Jason: I'm glad you did! It's a restrained performance for Blessed in this instance. He could've gone way bigger, given the outrageous events at play. He looks great, with his spray-painted faux hawk and dashing take on the traditional wizard's robes and high collar cape. Like a lot of other elements in this episode (and perhaps the series in general), the considerable visual appeal is the best thing going here. 

Trey: Is it just me or is this episode (like Forbidden Planet and the Star Trek episode "Requiem for Methuselah") another loose riff on The Tempest?

Jason: I'd say that was a bullseye. Who's Caliban? Koenig?

Trey: Mentor's goons that dress like MOTU's Zodac by way of the iPod aesthetic!

But speaking of Koenig, how did you find Landau as the intrepid commander? He's a great actor, of course, but I thought he was a bit miscast here. At the very least, I feel like it would have been better to have a "Riker" to his "Picard."

Jason: Yeah, I feel the same way. It's a bummer because Landau is great as you say, but it just doesn't seem to work. His Koenig seems like a leader prone to sudden rages who would be quite a polarizing figure among his crew, by which I mean I could see a mutiny down the road.

Trey: The show definitely looks expensive. I found myself wishing Star Trek had included extensive use of models. It definitely is a "transitional form" between Lost in Space and Star Trek in the 60s and Star Wars.

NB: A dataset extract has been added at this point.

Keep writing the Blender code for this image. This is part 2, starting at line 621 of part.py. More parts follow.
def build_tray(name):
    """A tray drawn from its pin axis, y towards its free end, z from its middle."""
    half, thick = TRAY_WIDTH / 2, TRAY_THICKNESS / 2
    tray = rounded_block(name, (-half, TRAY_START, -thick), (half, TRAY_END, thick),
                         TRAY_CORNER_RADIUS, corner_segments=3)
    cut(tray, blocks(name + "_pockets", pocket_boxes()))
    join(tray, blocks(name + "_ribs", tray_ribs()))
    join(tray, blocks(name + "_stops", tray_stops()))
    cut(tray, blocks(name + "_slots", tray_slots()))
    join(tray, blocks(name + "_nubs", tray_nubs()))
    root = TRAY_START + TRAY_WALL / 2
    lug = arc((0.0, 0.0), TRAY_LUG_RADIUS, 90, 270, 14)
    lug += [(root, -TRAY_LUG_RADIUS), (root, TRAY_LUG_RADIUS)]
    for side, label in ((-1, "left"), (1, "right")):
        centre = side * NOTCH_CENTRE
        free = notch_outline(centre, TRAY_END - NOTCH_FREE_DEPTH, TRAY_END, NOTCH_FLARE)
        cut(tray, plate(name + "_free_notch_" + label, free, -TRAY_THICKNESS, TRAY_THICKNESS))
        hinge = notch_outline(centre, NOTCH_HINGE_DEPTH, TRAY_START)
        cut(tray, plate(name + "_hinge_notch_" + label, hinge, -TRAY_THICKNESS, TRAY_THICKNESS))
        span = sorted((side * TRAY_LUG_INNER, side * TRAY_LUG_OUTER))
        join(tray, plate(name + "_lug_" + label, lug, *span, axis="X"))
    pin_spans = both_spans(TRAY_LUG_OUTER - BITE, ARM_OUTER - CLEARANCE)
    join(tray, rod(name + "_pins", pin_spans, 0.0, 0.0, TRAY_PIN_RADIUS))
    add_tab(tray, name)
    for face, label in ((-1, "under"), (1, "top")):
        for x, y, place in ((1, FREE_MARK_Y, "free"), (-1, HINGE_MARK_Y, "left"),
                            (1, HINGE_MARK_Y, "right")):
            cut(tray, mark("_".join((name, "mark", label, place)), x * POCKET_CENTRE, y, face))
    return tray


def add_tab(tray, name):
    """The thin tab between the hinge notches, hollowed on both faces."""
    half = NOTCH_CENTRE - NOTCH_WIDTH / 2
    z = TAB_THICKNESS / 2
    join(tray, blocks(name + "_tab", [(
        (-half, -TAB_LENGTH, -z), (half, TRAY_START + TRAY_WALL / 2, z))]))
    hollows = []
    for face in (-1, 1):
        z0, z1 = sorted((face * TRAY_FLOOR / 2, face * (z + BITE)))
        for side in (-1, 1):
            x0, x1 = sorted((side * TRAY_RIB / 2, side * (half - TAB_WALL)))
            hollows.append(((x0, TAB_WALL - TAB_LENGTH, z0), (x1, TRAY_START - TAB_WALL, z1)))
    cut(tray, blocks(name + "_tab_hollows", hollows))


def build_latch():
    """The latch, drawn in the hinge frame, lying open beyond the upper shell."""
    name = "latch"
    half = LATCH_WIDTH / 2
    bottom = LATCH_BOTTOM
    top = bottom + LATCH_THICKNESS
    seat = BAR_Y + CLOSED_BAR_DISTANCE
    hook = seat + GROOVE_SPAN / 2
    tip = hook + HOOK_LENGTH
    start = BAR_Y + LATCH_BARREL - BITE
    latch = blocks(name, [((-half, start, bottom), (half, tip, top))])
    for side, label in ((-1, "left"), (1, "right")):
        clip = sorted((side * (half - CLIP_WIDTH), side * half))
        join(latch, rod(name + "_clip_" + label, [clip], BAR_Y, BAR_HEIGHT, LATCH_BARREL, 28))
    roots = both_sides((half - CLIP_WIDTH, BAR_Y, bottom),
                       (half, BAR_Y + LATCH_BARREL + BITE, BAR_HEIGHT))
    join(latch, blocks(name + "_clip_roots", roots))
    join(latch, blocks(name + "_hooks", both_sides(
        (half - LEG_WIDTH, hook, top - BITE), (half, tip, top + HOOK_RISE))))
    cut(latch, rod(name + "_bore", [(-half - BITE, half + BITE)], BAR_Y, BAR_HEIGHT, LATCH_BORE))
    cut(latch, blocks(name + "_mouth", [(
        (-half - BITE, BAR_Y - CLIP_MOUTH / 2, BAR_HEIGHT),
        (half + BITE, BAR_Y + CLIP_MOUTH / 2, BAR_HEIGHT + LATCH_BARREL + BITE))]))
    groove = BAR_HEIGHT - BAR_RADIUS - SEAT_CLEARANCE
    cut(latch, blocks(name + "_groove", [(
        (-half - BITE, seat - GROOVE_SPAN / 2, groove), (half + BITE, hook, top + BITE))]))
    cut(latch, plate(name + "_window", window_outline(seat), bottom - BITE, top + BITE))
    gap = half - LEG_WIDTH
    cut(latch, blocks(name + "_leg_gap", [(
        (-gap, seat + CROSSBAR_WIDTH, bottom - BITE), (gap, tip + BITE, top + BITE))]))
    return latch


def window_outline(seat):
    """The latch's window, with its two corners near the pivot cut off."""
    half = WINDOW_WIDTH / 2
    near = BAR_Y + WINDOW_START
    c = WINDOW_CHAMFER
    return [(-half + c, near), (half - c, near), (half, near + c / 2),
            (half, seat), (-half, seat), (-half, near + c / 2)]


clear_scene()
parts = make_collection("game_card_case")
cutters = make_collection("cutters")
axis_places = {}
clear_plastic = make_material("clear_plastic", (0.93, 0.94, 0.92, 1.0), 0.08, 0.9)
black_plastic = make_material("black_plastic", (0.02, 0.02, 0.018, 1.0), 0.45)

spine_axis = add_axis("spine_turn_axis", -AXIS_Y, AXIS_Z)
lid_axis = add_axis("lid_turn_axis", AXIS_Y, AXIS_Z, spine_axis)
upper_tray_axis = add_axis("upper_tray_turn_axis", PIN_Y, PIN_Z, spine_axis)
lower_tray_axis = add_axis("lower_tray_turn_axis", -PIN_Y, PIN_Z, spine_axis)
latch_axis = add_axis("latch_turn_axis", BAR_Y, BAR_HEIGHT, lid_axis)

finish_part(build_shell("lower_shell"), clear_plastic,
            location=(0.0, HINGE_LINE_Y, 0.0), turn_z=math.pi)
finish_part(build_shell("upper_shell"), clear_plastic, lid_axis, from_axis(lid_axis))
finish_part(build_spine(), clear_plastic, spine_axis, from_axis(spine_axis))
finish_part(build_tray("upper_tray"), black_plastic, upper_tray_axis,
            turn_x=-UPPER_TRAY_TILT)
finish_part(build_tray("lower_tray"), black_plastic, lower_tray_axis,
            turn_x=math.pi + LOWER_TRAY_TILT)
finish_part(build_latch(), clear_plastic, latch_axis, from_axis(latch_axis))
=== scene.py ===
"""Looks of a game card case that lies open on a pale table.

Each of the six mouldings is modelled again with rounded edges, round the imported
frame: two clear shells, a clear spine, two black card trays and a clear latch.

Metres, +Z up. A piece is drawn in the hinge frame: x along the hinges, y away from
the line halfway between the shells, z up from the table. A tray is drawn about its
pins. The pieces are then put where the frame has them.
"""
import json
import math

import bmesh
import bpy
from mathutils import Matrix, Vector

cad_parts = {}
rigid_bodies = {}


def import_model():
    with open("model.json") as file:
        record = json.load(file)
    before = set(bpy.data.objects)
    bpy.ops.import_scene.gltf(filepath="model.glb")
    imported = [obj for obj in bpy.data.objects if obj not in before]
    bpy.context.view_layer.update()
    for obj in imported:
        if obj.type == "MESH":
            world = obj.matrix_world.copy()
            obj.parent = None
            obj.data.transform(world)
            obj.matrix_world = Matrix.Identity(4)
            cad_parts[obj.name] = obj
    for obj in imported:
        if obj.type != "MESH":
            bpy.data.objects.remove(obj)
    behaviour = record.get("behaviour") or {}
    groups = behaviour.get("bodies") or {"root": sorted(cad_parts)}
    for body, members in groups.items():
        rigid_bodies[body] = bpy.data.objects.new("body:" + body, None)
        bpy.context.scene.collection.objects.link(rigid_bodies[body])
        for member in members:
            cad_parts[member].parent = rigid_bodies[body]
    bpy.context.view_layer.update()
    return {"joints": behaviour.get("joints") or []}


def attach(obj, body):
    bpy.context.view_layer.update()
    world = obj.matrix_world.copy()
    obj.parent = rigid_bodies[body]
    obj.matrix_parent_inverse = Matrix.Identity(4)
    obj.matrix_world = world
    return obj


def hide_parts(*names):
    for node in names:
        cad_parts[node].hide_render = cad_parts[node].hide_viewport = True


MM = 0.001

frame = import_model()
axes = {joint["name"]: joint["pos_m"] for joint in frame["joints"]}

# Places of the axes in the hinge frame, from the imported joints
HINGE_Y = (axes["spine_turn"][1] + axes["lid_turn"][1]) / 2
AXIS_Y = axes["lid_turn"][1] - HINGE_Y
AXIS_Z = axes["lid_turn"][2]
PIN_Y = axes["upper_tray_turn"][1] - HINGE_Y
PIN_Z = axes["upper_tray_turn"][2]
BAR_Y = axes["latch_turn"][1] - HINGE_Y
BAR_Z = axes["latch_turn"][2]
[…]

Jason: It sure does look great. As a visual feast of model-making, set design, and planet-scapes, Space: 1999 delivers. Again, the disparity between seasons is notable here. While the first season is very much inspired by the austere and realistic aesthetic of Kubrick's 2001, this second season is more colorful and outlandish in design.   

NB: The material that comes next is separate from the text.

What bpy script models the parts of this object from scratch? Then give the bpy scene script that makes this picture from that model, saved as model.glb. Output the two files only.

Trey: Other than the model-based sets and ships, though, I have to say the show seems inferior to Star Trek in just about every other way.

Jason: I think that's true, but I also think Space: 1999 is a very different animal. It is more impressionistic, less naturalistic, and despite attempts to make the characters a greater part of the show's appeal, not that interested in the characters. To me it feels pulpy in a particularly British way but with a non-rational, liminal quality perhaps only available in the post-psychedelia 1970s. It's clearly not Science Fiction in any real sense, but more an attempt at psychological fantasy with SF trappings, at least in the first season. By the second season, it's a bit more action-oriented but, if this first episode is any indication, also more bananas.  

I've always admired Gerry Anderson's contributions to fantastic media, but from afar. His shows, all featuring marionettes until UFO, Space: 1999's immediate predecessor, impress with their toyetic designs and devotion of screen time to effects sequences, but I haven't yet been able to get into the Uncanny Valleys they occupy. The addition of actual human actors to the equation, unfortunately, takes this show into a weirdly Unpleasant Valley. 

Trey: I believe those are super-marionettes with powers and abilities far beyond those of regular marionettes. 

Jason: Yes, well, they still reside in the same Uncanny Valley. A side note: I'm curious to have a look at writer Johnny Byrne's short story contributions to the UK SF magazine Science Fantasy.  

Trey: That could prove interesting. We should hunt it up!

Jason: Alright. Verdict time: I enjoyed watching this episode and am curious to dip my toe further into the series' two very distinct seasons. Will I? I don't know when!

Trey: I thought it was interesting, but I feel like it would take a lot to make me love it. Even perhaps the mild affection for the eccentric relative as I feel for Lost in Space.